Okay, fellers. I’m sick of playing whack-a-mole and I have better things to do with my day. By all means keep on popping up but I won’t swat you down before tomorrow.
1) assertion of what? There are plenty of reports of residual glyphosate residues in crops as well as the typical amount of mercury in a can of tuna. So, for example, Froot Loops were tested and had a maximum value of 0.12 ppm. A can of canned light Tuna has 0.12 ppm mercury, Albacore is 0.32 ppm. Or, are you attempting to say that mercury is less toxic than glyphosate? I’d love to hear that come out of your mouth.
2) sorry, I refuse to provide you with hits on your blog, it has nothing to do with ignorance
3) Here’s where you’re being deliberately deceptive. When the crystals grow, they are SUGAR crystals. All other contaminants stay in solution, you would need a different process to extract glyphosate. BTW, growing sugar crystals isn’t hard, I think it was covered in 6th grade science.
You are tired of getting whacked, don’t blame you for giving up..
If you think it’s me who was whacked, you’re flat out delusional and should be committed.
Moderator note – Multiple people in this thread violated our Comment Policy with comments that were not polite and/or were personal attacks. I removed a few short comments that were particularly egregious. Thank you for engaging in discussion on the Biofortified Blog, but please consult the Policy before commenting further. https://biofortified.org/blog/comment-policy/
Well, I came back and considering how many articles I have read such as this one. http://www.agprofessional.com/news/epa-says-glyphosate-not-endocrine-disruptor That disagree with you without using inflammatory terms like “massive” and because I have a fading memory of an In vitro experiment as Michael mentioned. I am not at all impressed with how you have done here.

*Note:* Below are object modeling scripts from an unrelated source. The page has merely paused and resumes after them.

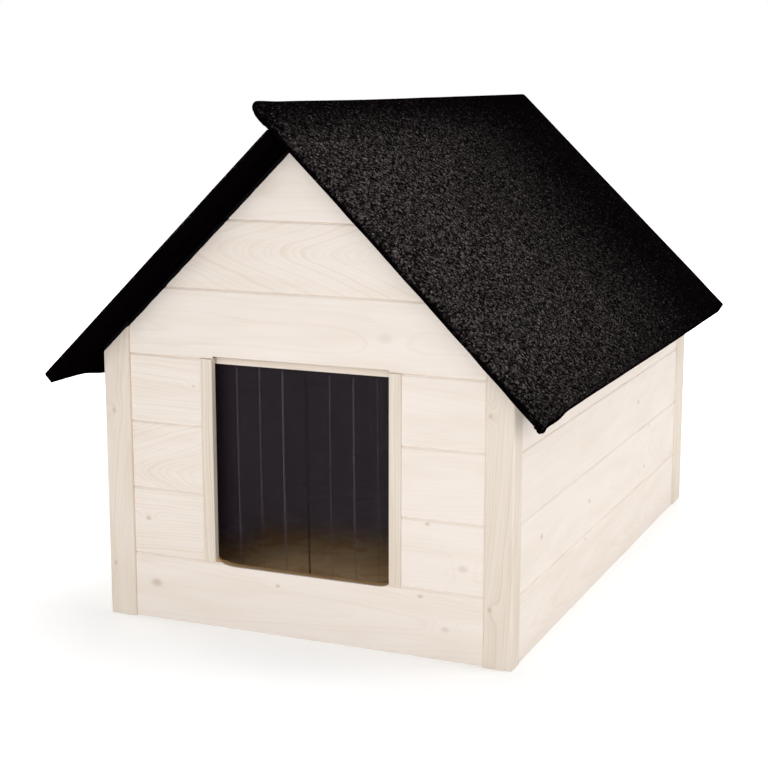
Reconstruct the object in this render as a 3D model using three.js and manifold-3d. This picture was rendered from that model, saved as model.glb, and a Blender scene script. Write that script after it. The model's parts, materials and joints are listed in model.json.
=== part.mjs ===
// Dog house: boarded walls on four corner posts, a ribbed door curtain in two leaves,
// and a lift-off roof of two felted panels.
// Millimetres. +X is the right of the house seen from the front, +Y its rear, +Z up.
// The origin is on the ground, under the middle of the whole house with its roof.

import * as THREE from 'three';
import { mergeVertices } from 'three/addons/utils/BufferGeometryUtils.js';
import Module from 'manifold-3d';

const wasm = await Module();
wasm.setup();

// ---------------------------------------------------------------- driving dimensions

// Body
const bodyWidth = 570;          // over the corner posts
const bodyDepth = 900;          // over the corner posts
const wallApexHeight = 640;     // where the two roof slopes meet, on top of the gable walls
const roofPitch = THREE.MathUtils.degToRad(44);

// Wall boards
const boardThickness = 14;
const courseHeight = 90;        // height that one board covers
const lowestCourseHeight = 88;  // the lowest board has lost its grooved edge
const tongueHeight = 5.5;
const tongueThickness = 5;
const tongueClearance = 0.3;
const upperBevel = 2.4;         // bevels that make the V of each joint
const lowerBevel = 1.4;
const leastBoardHeight = 15;    // a lower strip than this is left out

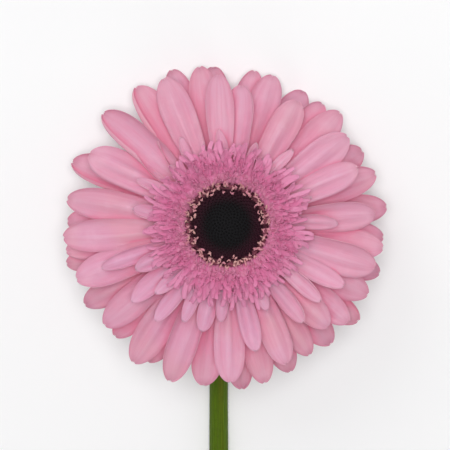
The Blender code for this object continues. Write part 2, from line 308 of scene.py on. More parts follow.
def petal_material(name, light, dusky_row_shade, deep, painted_shade, salmon, rim_shade):
    """Silky petal skin: soft veins, mottled body, saturated painted shade where petals cover each
    other, in the fold grooves and near the root, rims darkened and back rows made duskier by
    painted shade.
    """
    n = Nodes(name, 0.55, Specular_IOR_Level=0.22, Sheen_Weight=0.08, Sheen_Roughness=0.5,
              Subsurface_Weight=0.35, Subsurface_Radius=(0.8, 0.45, 0.5), Subsurface_Scale=0.0008)
    along, across, shade = n.value("along"), n.value("across"), n.value("shade")
    tint, lilac, warm, seed = n.value("tint"), n.value("lilac"), n.value("warm"), n.value("seed")
    streak = n.noise(1.0, 4.0, 0.6, n.vector(n.maths("MULTIPLY", across, 5.0),
                                             n.maths("MULTIPLY", along, 1.6),
                                             n.maths("MULTIPLY", seed, 37.0)))
    blot = n.noise(140.0, 3.0, 0.55)
    # painted shade by row: back rows, which lie under the others, take more of the dusky colour;
    # the rest is random tone
    body = n.mix(tint, light, dusky_row_shade)
    body = n.mix(n.maths("MULTIPLY", warm, n.band(n.noise(60.0, 2.0), 0.35, 0.65)), body, salmon)
    body = n.mix(n.band(streak, 0.38, 0.72, 0.0, 0.28), body, deep)
    body = n.mix(n.maths("MULTIPLY", lilac, n.band(blot, 0.2, 0.8, 0.35, 0.8)), body,
                 linear(202, 150, 187))
    body = n.mix(n.band(blot, 0.45, 0.75, 0.0, 0.3), body, linear(228, 186, 204))
    wave = n.maths("SINE", n.maths("MULTIPLY",
                                   n.maths("ADD", across, n.maths("MULTIPLY", streak, 0.08)), 31.0))
    vein = n.maths("POWER", n.maths("ABSOLUTE", wave), 6.0)
    body = n.mix(n.maths("MULTIPLY",
                         n.maths("SUBTRACT", 1.0, n.band(n.maths("ABSOLUTE", wave), 0.0, 0.45)),
                         0.04), body, deep)
    # painted shade near the petal's root, where florets and other petals cover it
    body = n.mix(n.band(along, 0.08, 0.50, 0.12, 0.0), body, deep)
    # painted shade in the fold grooves, partly the petal's own deeper pink there
    body = n.mix(n.maths("MULTIPLY", n.value("groove"), 0.30), body, deep)
    body = n.mix(n.band(along, 0.6, 1.0, 0.0, 0.28), body, linear(194, 146, 164))
    # painted shade along the petal rims and the tip, stronger on the back rows that lie under
    # others
    edge = n.maths("MAXIMUM", n.band(n.maths("ABSOLUTE", across), 0.6, 1.0, 0.0, 1.0),
                   n.band(along, 0.93, 1.0, 0.0, 0.8))
    body = n.mix(n.maths("MULTIPLY", edge, n.band(tint, 0.0, 0.8, 0.26, 0.5)), body, rim_shade)
    # painted shade between petals: darker where neighbouring petals cover the place
    body = n.mix(n.band(shade, 0.04, 0.42, 0.0, 0.56), body, painted_shade)
    height = n.maths("ADD", n.maths("MULTIPLY", vein, 0.5),
                     n.maths("MULTIPLY", n.noise(900.0, 2.0), 0.5))
    return n.done(body, height, 0.00008, 0.4)


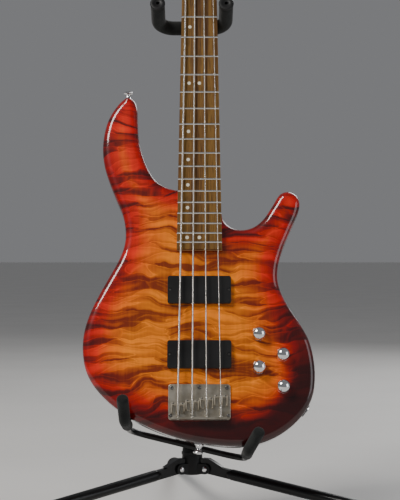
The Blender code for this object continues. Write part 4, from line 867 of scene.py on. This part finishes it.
def build_strings():
    for i, (name, radius, crown_z, side, post_z) in enumerate(STRINGS):
        post_x = side * TUNER_X
        over_nut = NUT_END + GAP
        low_x = string_x(i, 0)
        reach = POST_WAIST + GAP + radius
        path = [
            (post_x - side * reach, WIND_Y, post_z),
            (string_x(i, over_nut), string_y(radius, over_nut), over_nut),
            (string_x(i, SCALE_LENGTH - 4), string_y(radius, SCALE_LENGTH - 4), SCALE_LENGTH - 4),
            (string_x(i, crown_z + 3), string_y(radius, crown_z + 3), crown_z + 3),
            (string_x(i, crown_z), string_y(radius, crown_z) + 0.1, crown_z),
            (low_x, string_y(radius, crown_z) + 1.4, crown_z - 3),
            (low_x, STRING_HOLE_Y - 0.3, -20.5),
            (low_x, STRING_HOLE_Y, -22),
            (low_x, STRING_HOLE_Y, -24.5),
        ]
        piece(f"string_{name}_wound", rod(path, radius, 12), "wound_string", "guitar",
              stands_for=f"string_{name}")
        ball = ring(0.5, 1.5, -1.5, 1.5, "x", 24)
        piece(f"ball_end_{name}", ball, "fret_wire", "guitar", at=(low_x, STRING_HOLE_Y, -23.6), bevel=0.2)
        turns = 2.6 / radius
        first = 0.0 if side < 0 else math.pi
        wind = helix(reach, WIND_Y, WIND_Y + 2.4, min(turns, 2.4) * 0.6 + 0.5, "y", (0, 0), 24, first)
        piece(f"string_{name}_wind", rod(wind, radius, 10), "wound_string", f"{name}_tuner_post",
              at=(post_x, 0, post_z))


# ------------------------------------------------------------ pickups, bridge and controls


def build_pickups():
    for name, z in PICKUPS.items():
        shell = prism(rounded_rectangle(PICKUP_LENGTH, PICKUP_WIDTH, 3.0), PICKUP_TOP, PICKUP_BOTTOM)
        spots = [(side * PICKUP_SCREW_X, 0) for side in (-1, 1)]
        sink = PICKUP_TOP + PICKUP_SCREW_SINK
        holes = [disc(2.1, -THROUGH, sink, "y", spot, 24) for spot in spots]
        piece(f"{name}_shell", cut(shell, *holes), "pickup_plastic", "guitar", at=(0, 0, z), stands_for=name,
              bevel=0.9)
        heads = [screw(1.9, 1.2, spot, sink) for spot in spots]
        piece(f"{name}_screws", together(heads), "dark_screw", "guitar", at=(0, 0, z))


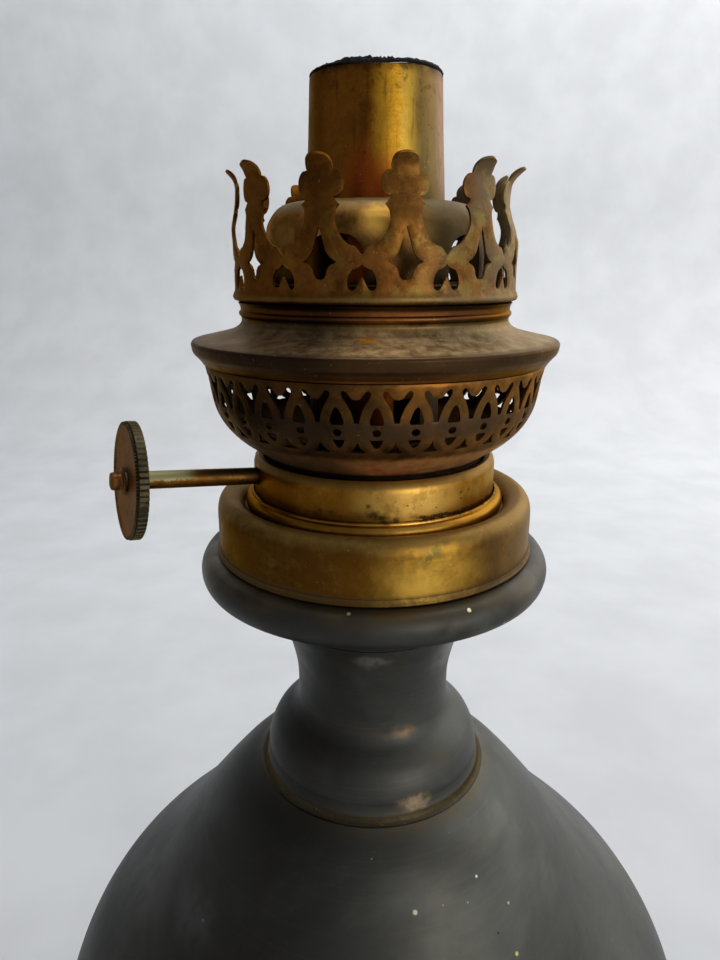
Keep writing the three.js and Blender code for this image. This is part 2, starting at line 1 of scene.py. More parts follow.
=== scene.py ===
"""Pewter kerosene lamp with a round-wick burner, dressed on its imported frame.

Lengths are in millimetres until a mesh is made. Angles round the lamp are degrees
from the front (-Y) towards +X. Heights are measured from the table.
"""
from math import ceil, cos, dist, exp, hypot, pi, radians, sin

import bmesh
import bpy
from mathutils import Matrix, Vector, geometry
from mathutils.noise import noise


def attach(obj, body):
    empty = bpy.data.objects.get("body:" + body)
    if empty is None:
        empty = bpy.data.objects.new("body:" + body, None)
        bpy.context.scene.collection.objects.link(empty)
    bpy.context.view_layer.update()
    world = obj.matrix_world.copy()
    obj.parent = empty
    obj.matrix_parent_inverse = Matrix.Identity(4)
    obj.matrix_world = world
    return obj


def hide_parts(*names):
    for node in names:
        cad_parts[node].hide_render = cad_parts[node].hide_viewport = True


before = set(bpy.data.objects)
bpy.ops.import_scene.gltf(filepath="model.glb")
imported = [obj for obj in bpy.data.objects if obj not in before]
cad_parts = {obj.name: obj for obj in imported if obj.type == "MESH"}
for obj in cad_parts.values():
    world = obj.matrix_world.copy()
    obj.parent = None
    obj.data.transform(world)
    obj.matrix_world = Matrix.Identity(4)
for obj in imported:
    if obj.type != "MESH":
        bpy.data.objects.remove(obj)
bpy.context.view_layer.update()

MM = 0.001
TINY = 1e-6
SEED = Vector((3.1, 7.7, 1.9))

LENS = 25.95
CAMERA_PLACE = (-0.0029, -0.1408, 0.25)  # metres
CAMERA_TILT = 16.82  # degrees down from level


# Camera

def add_object(name, data):
    obj = bpy.data.objects.new(name, data)
    bpy.context.scene.collection.objects.link(obj)
    return obj


def make_camera():
    data = bpy.data.cameras.new("camera")
    data.lens = LENS
    data.clip_start = 0.01
    camera = add_object("camera", data)
    camera.location = CAMERA_PLACE
    camera.rotation_euler = (radians(90 - CAMERA_TILT), 0, 0)
    bpy.context.scene.camera = camera


make_camera()


# Lines and walls

def curve(points, per):
    """A smooth line through the points, with a few steps between each two."""
    pts = [Vector(p) for p in points]
    gaps = [max((b - a).length, TINY) for a, b in zip(pts, pts[1:])]
    ways = [(b - a) / g for a, b, g in zip(pts, pts[1:], gaps)]
    slopes = [ways[0]]
    for a, b, g, h in zip(ways, ways[1:], gaps, gaps[1:]):
        slopes.append((a * h + b * g) / (g + h))
    slopes.append(ways[-1])
    line = []
    for i, gap in enumerate(gaps):
        p, q, m, n = pts[i], pts[i + 1], slopes[i] * gap, slopes[i + 1] * gap
        for j in range(per):
            t = j / per
            line.append(
                p * (2 * t**3 - 3 * t**2 + 1) + m * (t**3 - 2 * t**2 + t)
                + q * (3 * t**2 - 2 * t**3) + n * (t**3 - t**2)
            )
    return [tuple(p) for p in [*line, pts[-1]]]


def path(*runs, per=6):
    """Smooth runs that meet at corners: each starts at the last point of the one before it."""
    line, start = [], []
    for run in runs:
        run = [*start, *run]
        start = run[-1:]
        part = curve(run, per) if len(run) > 2 else run
        line += part[1:] if line and dist(line[-1], part[0]) < TINY else part
    return line


def moved(line, distance):
    """A line moved to the left of its way, with mitred corners."""
    pts = [Vector(p) for p in line]
    sides = []
    for a, b in zip(pts, pts[1:]):
        way = (b - a).normalized()
        sides.append(Vector((-way.y, way.x)))
    out = []
    for i, p in enumerate(pts):
        a, b = sides[max(i - 1, 0)], sides[min(i, len(sides) - 1)]
        out.append(tuple(p + (a + b) * (distance / (1 + max(a.dot(b), -0.5)))))
    return out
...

Why would anybody go to your site? I don’t know why I still do. You won’t allow “pro-GMO” comments (even though they seem to be your only readers). Your comments all have to be moderated. Then you selectively publish.
This is clearly a far more productive place to have a discussion, because you aren’t in charge of who talks, what they say, or the pace of the conversation.